Without detailed information, a company cannot create an efficient plan for an important sales opportunity
So you’ve built a sales pipeline. How will you manage the sales pipeline?
How effective is it? How many leads are qualified versus unqualified? How many leads are converting into customers?
Not tracking these metrics to manage your sales pipeline is like buying running shoes but never going for a run. The shoes will not run by themselves. They’re a means to help you achieve your goals of losing calories and becoming fit.
Similarly, a sales funnel is a means to empower your salespeople and sales leaders to increase the conversion rate of the leads. Your salespeople should approach the end-to-end selling effort in a planned manner in order to achieve this outcome.
Here are the five stages of a sales pipeline and how your people can manage them, especially in an environment as complex as a B2B sale.
Stage 1: Opportunity Assessment
This stage gives the salesperson insights into the opportunity or potential of the prospective sale.
When the salesperson gets the lead, he must collect information like the customer context and needs, the customer’s organization, the competition, and other factors. This information can come from an online search, annual reports, probing the customer, marketplace gossip, and more.
Without full information on potential customers, it’s impossible to plan how to handle the sales process for the opportunity.
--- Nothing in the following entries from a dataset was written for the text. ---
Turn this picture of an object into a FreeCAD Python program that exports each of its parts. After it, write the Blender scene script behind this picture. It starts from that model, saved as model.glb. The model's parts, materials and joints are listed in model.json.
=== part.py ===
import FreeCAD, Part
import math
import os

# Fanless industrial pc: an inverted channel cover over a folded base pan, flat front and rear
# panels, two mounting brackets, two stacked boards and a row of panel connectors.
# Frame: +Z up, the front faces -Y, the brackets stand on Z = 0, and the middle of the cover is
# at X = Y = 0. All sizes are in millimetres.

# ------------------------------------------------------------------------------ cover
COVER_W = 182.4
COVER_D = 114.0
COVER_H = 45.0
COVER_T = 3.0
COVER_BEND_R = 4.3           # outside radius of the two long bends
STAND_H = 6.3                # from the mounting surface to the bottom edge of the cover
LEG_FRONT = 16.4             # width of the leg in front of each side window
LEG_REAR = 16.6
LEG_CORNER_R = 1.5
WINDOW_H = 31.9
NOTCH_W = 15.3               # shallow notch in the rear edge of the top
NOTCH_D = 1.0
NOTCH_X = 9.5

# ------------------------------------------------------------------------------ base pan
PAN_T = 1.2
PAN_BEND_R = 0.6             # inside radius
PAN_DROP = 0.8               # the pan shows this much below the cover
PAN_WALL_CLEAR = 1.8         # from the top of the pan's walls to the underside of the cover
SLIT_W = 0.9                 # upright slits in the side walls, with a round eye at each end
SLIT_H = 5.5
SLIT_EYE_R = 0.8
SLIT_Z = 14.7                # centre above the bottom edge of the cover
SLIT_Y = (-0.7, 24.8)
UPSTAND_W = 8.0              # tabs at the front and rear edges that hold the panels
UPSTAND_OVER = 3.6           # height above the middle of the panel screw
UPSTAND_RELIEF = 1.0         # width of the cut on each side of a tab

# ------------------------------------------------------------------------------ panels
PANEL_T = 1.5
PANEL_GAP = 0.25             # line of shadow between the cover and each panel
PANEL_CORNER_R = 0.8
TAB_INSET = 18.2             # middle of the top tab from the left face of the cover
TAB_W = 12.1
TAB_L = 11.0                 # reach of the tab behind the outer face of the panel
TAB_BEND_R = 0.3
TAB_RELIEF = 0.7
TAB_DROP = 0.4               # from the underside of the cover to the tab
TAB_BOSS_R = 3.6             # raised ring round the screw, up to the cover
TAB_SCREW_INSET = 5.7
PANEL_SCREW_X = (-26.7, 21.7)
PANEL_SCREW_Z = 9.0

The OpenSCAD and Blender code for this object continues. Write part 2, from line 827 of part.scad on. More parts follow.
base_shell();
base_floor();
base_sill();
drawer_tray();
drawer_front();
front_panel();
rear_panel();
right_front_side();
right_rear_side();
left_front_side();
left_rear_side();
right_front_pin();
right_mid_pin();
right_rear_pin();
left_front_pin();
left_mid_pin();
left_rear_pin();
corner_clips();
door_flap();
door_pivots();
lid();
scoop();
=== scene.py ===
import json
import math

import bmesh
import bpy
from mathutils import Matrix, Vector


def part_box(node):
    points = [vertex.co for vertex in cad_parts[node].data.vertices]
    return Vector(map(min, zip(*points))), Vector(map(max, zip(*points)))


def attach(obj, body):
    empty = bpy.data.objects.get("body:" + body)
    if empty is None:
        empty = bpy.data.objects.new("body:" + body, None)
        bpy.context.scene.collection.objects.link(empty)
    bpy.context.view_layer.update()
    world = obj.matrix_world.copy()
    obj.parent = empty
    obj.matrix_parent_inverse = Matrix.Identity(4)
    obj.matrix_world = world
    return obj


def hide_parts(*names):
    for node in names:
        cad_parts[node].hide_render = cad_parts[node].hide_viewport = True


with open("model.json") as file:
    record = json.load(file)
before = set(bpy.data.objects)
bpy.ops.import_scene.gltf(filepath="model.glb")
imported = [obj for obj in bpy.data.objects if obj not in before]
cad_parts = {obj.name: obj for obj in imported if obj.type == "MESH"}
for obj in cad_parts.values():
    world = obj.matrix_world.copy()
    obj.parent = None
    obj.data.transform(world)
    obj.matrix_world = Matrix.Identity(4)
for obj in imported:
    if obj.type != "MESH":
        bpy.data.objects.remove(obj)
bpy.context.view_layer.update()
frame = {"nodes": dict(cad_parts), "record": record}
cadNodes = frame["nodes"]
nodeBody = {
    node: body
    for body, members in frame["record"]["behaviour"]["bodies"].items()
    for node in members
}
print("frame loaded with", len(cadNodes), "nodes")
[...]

Without detailed information, a company cannot create an efficient plan for an important sales opportunity
Stage 2: Qualify the Opportunity
This stage lets the salesperson figure out whether the opportunity is worth pursuing.
When salespeople compare the collected information against clearly defined criteria for the target audience, they align with your company’s market strategy and also become experts at collecting relevant leads.
Without formal criteria, your salespeople might try to sell to anyone resulting in undesirable outcomes like returned goods, poor collections numbers, and wasted time and effort.
Lack of criteria to qualify your leads will lead to undesirable outcomes in your sales
Stage 3: Strategy Formulation
This stage enables the salesperson to work with their sales managers or by themselves to form a strategy on directing the opportunity from the start to the end.
Such a strategy involves identifying the prospect’s pressing needs and aligning the selling activities with different stages in the customer buying process, and also figuring out how to present the company’s offering better than those of the competition.
With such a strategy in place, salespeople can anticipate what customers will need, the questions they might ask, and how to effectively maneuver their objections. But without such a strategy, the salespeople will struggle to show the product’s value and will try to sell by saying things like “best quality” and “lowest price.”